Your task: Will you quote precisely the lines that run from the top of the material below to the line containing "cap is widest.", both ends included?

--- begin Provided data ---

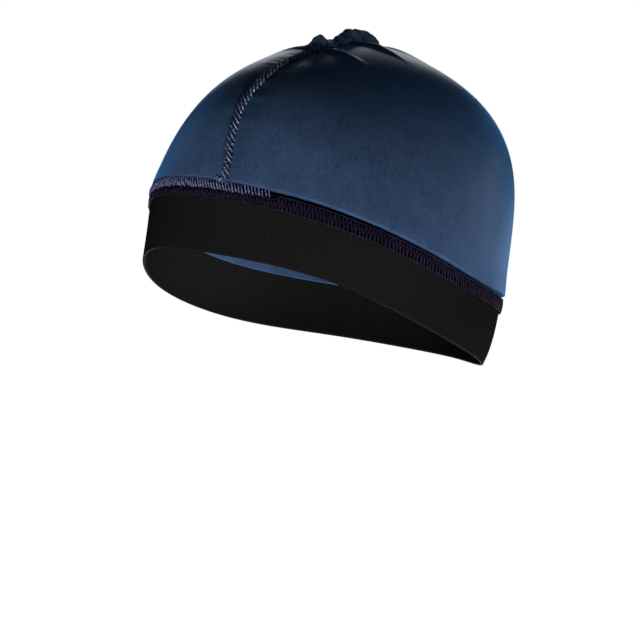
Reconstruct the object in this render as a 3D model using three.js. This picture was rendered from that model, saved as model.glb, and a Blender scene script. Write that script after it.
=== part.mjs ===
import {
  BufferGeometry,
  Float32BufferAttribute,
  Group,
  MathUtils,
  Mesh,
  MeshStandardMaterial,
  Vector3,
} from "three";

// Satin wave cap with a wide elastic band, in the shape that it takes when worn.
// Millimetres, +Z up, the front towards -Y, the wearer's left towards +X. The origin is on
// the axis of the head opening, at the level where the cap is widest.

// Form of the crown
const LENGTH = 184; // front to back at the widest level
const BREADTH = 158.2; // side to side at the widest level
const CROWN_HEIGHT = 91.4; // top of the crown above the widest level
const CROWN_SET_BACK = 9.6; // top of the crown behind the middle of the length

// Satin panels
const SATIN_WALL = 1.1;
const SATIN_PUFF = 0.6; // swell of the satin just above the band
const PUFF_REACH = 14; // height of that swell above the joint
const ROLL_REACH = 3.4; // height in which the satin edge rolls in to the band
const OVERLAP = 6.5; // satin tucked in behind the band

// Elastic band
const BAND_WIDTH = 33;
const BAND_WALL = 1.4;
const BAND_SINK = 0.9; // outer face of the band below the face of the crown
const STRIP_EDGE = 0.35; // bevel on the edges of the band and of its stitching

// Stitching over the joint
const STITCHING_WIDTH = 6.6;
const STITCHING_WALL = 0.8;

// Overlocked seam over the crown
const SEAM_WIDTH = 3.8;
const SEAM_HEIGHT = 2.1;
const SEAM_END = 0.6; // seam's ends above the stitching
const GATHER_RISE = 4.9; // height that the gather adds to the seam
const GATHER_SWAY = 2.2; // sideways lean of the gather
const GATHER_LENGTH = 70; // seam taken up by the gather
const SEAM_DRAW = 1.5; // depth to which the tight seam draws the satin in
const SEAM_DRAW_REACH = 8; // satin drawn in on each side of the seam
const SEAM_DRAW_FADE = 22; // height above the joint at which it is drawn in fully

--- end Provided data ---

Complete answer:
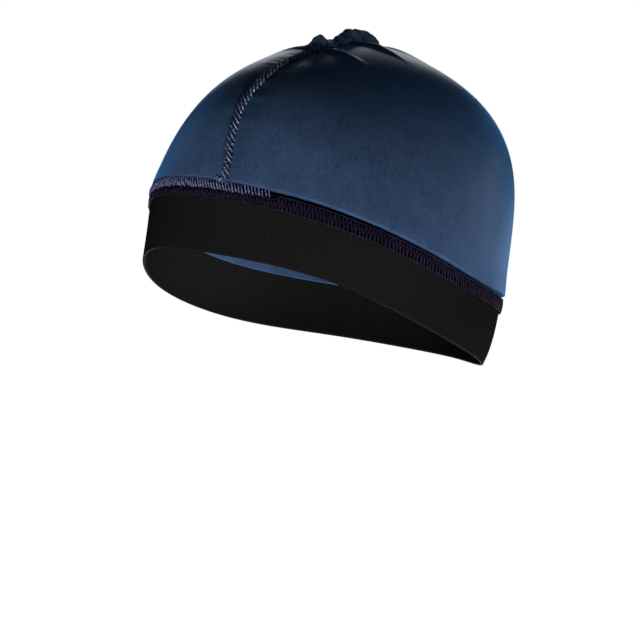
Reconstruct the object in this render as a 3D model using three.js. This picture was rendered from that model, saved as model.glb, and a Blender scene script. Write that script after it.
=== part.mjs ===
import {
  BufferGeometry,
  Float32BufferAttribute,
  Group,
  MathUtils,
  Mesh,
  MeshStandardMaterial,
  Vector3,
} from "three";

// Satin wave cap with a wide elastic band, in the shape that it takes when worn.
// Millimetres, +Z up, the front towards -Y, the wearer's left towards +X. The origin is on
// the axis of the head opening, at the level where the cap is widest.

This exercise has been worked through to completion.